Instructions to follow -
Can you quote, word for word, every line from the first line of the records below through the line containing "follow those lines, so", and nothing else?

Items -
## start

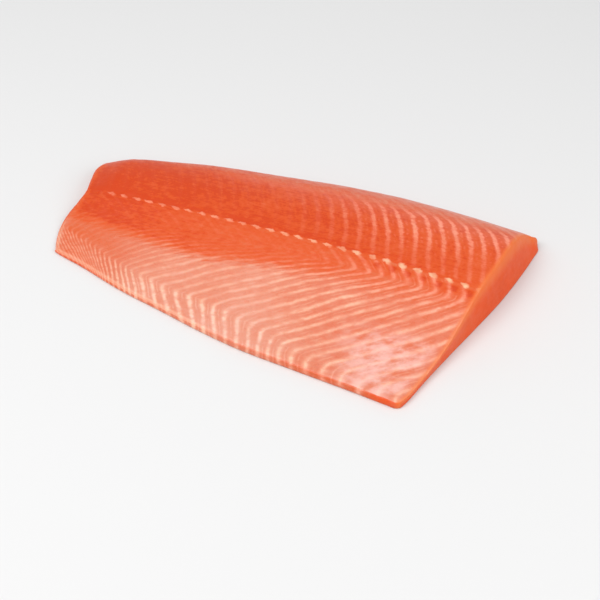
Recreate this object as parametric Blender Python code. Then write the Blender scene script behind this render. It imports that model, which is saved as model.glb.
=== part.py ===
"""A side of salmon, trimmed and skinned, lying flat on its outer face.

The fillet lies along X, from the tail end at -X to the slanted cut at +X.  The thick loin is on the +Y side of the
row of pin-bone marks, and the thin belly flap is on the -Y side.  The flesh is built up of flakes, each bounded by a
pale line.  One function for each half says where line number k runs, and the top face is a triangle net whose edges
follow those lines, so each flake stands up as a low ridge between two grooves.

Lengths below are in millimetres.  A plan place is (along, across): along grows from the tail end to the cut, and
across grows from the belly to the loin.  The finished mesh is in metres, with its origin under the middle of the
fillet's box.
"""
import math

import bmesh
import bpy
import numpy as np
from mathutils import Vector
from mathutils.geometry import delaunay_2d_cdt

MM = 0.001

# Outline of the base, counter-clockwise from the tail end's belly corner
OUTLINE = (
    (-1.0, -50.4), (24.0, -57.6), (57.0, -68.4), (91.5, -76.8), (125.0, -85.2), (158.0, -91.6), (196.0, -95.6),
    (236.0, -99.6), (262.0, -102.6), (271.6, -102.8), (275.8, -95.0), (282.0, -72.0), (290.6, -43.5),
    (299.6, -15.2), (308.4, 14.0), (314.8, 42.0), (319.0, 66.0), (319.8, 76.0), (313.4, 80.8), (289.0, 83.8),
    (250.0, 86.0), (204.0, 86.0), (159.0, 82.0), (113.0, 76.0), (67.0, 69.2), (22.0, 58.8), (1.0, 51.8),
    (-8.8, 45.8), (-12.0, 34.0), (-10.2, 21.5), (-8.0, 10.0), (-9.6, -1.0), (-12.0, -14.0), (-11.4, -26.5),
    (-8.0, -38.5), (-4.2, -46.8),
)
CURVE_STEPS = 24

# Thickness of the loin's crest, which grows from the tail end to the cut
CREST_AT_TAIL = 16.4
CREST_GAIN = 14.6
CREST_RUN = 297.0
# The top face dips toward the tail end
TAIL_DROP = 0.28
TAIL_DROP_START = -12.0
TAIL_DROP_END = 13.0

# Height over the crest's, from the pin-bone line (0) to the edge (1) of each half
LOIN_AT_TAIL = ((0.0, 0.90), (0.06, 0.925), (0.2, 0.97), (0.45, 1.0), (0.65, 0.965), (0.8, 0.88), (0.92, 0.74),
                (1.0, 0.57))
LOIN_AT_CUT = ((0.0, 0.90), (0.06, 0.925), (0.2, 0.97), (0.45, 1.0), (0.65, 0.90), (0.8, 0.70), (0.92, 0.42),
               (1.0, 0.19))
BELLY_SECTION = ((0.0, 0.90), (0.07, 0.815), (0.2, 0.66), (0.45, 0.385), (0.65, 0.235), (0.8, 0.185), (1.0, 0.16))
# Least thickness of the belly's edge, which grows over a stretch of the fillet
BELLY_EDGE_AT_TAIL = 3.4
BELLY_EDGE_AT_CUT = 5.2
BELLY_EDGE_STRETCH = (40.0, 190.0)
# Stretches of the fillet over which each half's edge is looked up, and at how many places
BELLY_EDGE_RANGE = (-4.0, 262.0)
LOIN_EDGE_RANGE = (-6.0, 317.0)
EDGE_PLACES = 90

# Side walls: how far the top edge stands in from the base, at the cut by the place across, and how round each is
WALL_INSET = 1.8
CUT_INSET = ((-110.0, 0.6), (-50.0, 0.6), (-20.0, 4.0), (5.0, 6.5), (30.0, 8.0), (60.0, 10.2), (90.0, 9.0))
# Each wall from its top edge down, as (share of the inset, share of the height)
ROUND_WALL = ((1.0, 1.0), (0.52, 0.90), (0.16, 0.62), (0.0, 0.28), (0.22, 0.0))
CUT_WALL = ((1.0, 1.0), (0.80, 0.90), (0.44, 0.50), (0.07, 0.09), (0.05, 0.0))
# How squarely a wall faces +X, from where it starts to be the cut to where it is wholly the cut
CUT_FACING = (0.55, 0.9)
INSET_SMOOTHING = (1.0, 4.0, 6.0, 4.0, 1.0)

# Pin-bone line: its place across the fillet, the marks along it, and the shallow groove that it lies in
PIN_LINE_TAIL = 8.0
PIN_LINE_FALL = 14.0
PIN_LINE_RUN = 293.0
FIRST_MARK = 14.4
MARK_STEP = 10.15
MARK_GROWTH = 0.0287
PIN_GROOVE_DEPTH = 0.7
PIN_GROOVE_HALF_WIDTH = 2.6

# Loin lines, counted from the cut: they start beside the pin-bone line and lean tailward as they go out
LOIN_LINES = range(-4, 31)
LOIN_SPAN = (0.0, 84.0)
LOIN_START = 11.5
LOIN_LAST_LINE = 294.8
LOIN_STEP = 10.05
LOIN_GROWTH = 0.019
LOIN_LEAN = 0.20
LOIN_CURVE = 0.0049

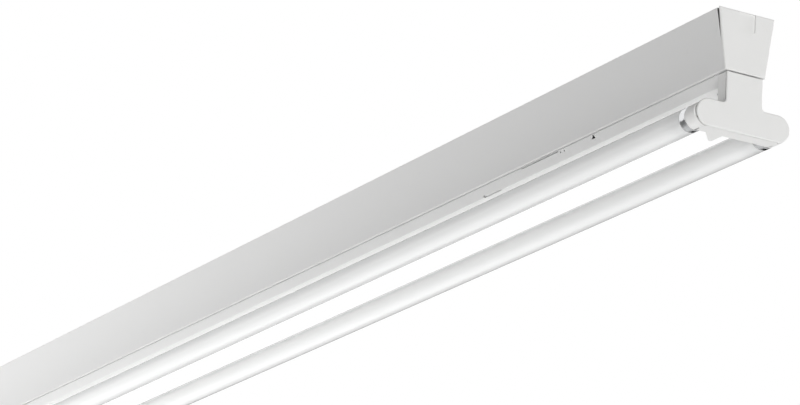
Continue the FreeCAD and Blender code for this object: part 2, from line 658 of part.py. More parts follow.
def holder_contacts():
    """Brass contact leaves, two in each lampholder of one bracket."""
    leaves = []
    for side in SIDES:
        inner, outer = LAMP_Y - PIN_PITCH / 2, LAMP_Y + PIN_PITCH / 2
        for y, low, high in ((inner, -2.4, 5.4), (outer, -5.4, 2.4)):
            y0, y1 = sorted((side * (y - 0.5), side * (y + 0.5)))
            leaves.append(block(END - 12.7, END - 6, y0, y1, LAMP_Z + low, LAMP_Z + high))
    return group(leaves)


def lamp_leads():
    """Four leads from one end of the ballast along the tray, down the stem and out to the contacts."""
    leads = []
    contact = (LAMP_Y - PIN_PITCH / 2 - 0.5, LAMP_Y + PIN_PITCH / 2 - 0.5)
    for side in SIDES:
        # the outer lead of each pair turns off first, so the two never cross
        for offset, level, reach in zip(reversed(LEAD_OFFSETS), LEAD_LEVELS, contact):
            y = side * offset
            z = LAMP_Z + level
            points = [vec(BALLAST_END, y, LEAD_Z), vec(LEAD_X, y, LEAD_Z)]
            points += [vec(LEAD_X, y, z), vec(LEAD_X, side * reach, z)]
            leads.append(bent_rod(points, LEAD_DIAMETER, LEAD_BEND))
    return group(leads)


# ---------------------------------------------------------------- lamps, each turning in its two rotors
INSULATOR_RADIUS = 9.0
GLASS_END = LAMP_END - LAMP_CAP_LENGTH


def lamp_tube(y):
    """Glass tube with a narrower neck inside each metal cap."""
    tube = rod_x(-GLASS_END, GLASS_END, y, LAMP_Z, LAMP_R)
    necks = rod_x(2 - LAMP_END, LAMP_END - 2, y, LAMP_Z, LAMP_R - 0.6)
    bore = rod_x(-LAMP_END, LAMP_END, y, LAMP_Z, LAMP_R - 0.6 - GLASS_WALL)
    return fuse([tube, necks]).cut(bore)


def lamp_cap(y):
    """Aluminium cap, a cup over the end of the glass."""
    cup = rod_x(GLASS_END, LAMP_END, y, LAMP_Z, LAMP_R)
    rim = [edge for edge in cup.Edges if edge.BoundBox.XMin > LAMP_END - 0.01]
    cup = cup.makeFillet(1.0, rim)
    inside = rod_x(GLASS_END - 1, LAMP_END - 1.2, y, LAMP_Z, LAMP_R - 0.55)
    face_hole = rod_x(LAMP_END - 2, LAMP_END + 1, y, LAMP_Z, INSULATOR_RADIUS)
    return cup.cut(group([inside, face_hole]))


def lamp_pin_discs(y):
    disc = rod_x(LAMP_END - 1.8, LAMP_END - 0.1, y, LAMP_Z, INSULATOR_RADIUS)
    holes = [rod_x(LAMP_END - 3, LAMP_END + 1, y + side * PIN_PITCH / 2, LAMP_Z, PIN_DIAMETER / 2)
             for side in SIDES]
    disc = disc.cut(group(holes))
    return group([disc, turned_lamp(disc, y)])


def turned_lamp(shape, y):
    """The same lamp piece at the lamp's other end: turned half round a Z axis through the lamp."""
    other = shape.copy()
    other.rotate(vec(0, y, 0), ceiling_up, 180)
    return other


def lamp_pins(y):
    pins = [rod_x(LAMP_END - 3, LAMP_END + PIN_LENGTH, y + side * PIN_PITCH / 2, LAMP_Z, PIN_DIAMETER / 2)
            for side in SIDES]
    return group(pins + [turned_lamp(pin, y) for pin in pins])


def lamp_stems(y):
    """Glass stem that closes each tube end and carries the cathode."""
    flare = Part.makeCone(LAMP_R - 0.6 - GLASS_WALL, 4.0, 12.0, vec(LAMP_END - 3, y, LAMP_Z), vec(-1, 0, 0))
    stem = rod_x(LAMP_END - 32, LAMP_END - 14, y, LAMP_Z, 4.0)
    whole = fuse([flare, stem])
    return group([whole, turned_lamp(whole, y)])


def lamp_cathodes(y):
    """Coiled filament across two support wires, in front of each stem."""
    x = LAMP_END - 42
    wires = [rod_x(x, LAMP_END - 32, y + side * 2.5, LAMP_Z, 0.4) for side in SIDES]
    coil = rod_y(x, y - 6, y + 6, LAMP_Z, 0.6)
    whole = fuse(wires + [coil])
    return group([whole, turned_lamp(whole, y)])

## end

Correct answer -
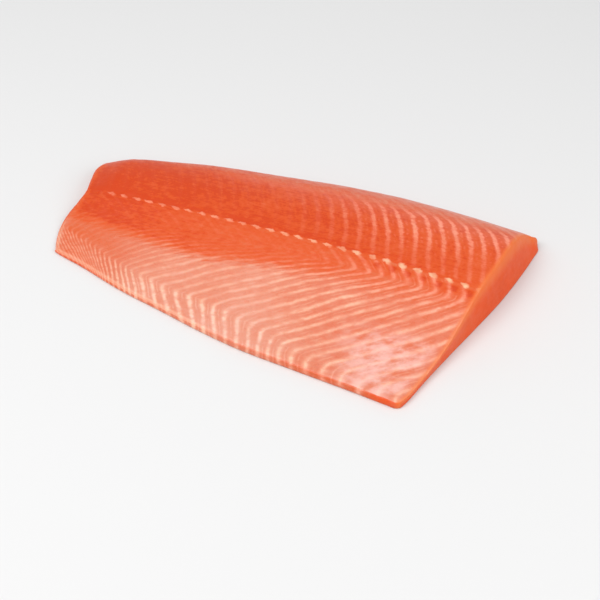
Recreate this object as parametric Blender Python code. Then write the Blender scene script behind this render. It imports that model, which is saved as model.glb.
=== part.py ===
"""A side of salmon, trimmed and skinned, lying flat on its outer face.

The fillet lies along X, from the tail end at -X to the slanted cut at +X.  The thick loin is on the +Y side of the
row of pin-bone marks, and the thin belly flap is on the -Y side.  The flesh is built up of flakes, each bounded by a
pale line.  One function for each half says where line number k runs, and the top face is a triangle net whose edges
follow those lines, so each flake stands up as a low ridge between two grooves.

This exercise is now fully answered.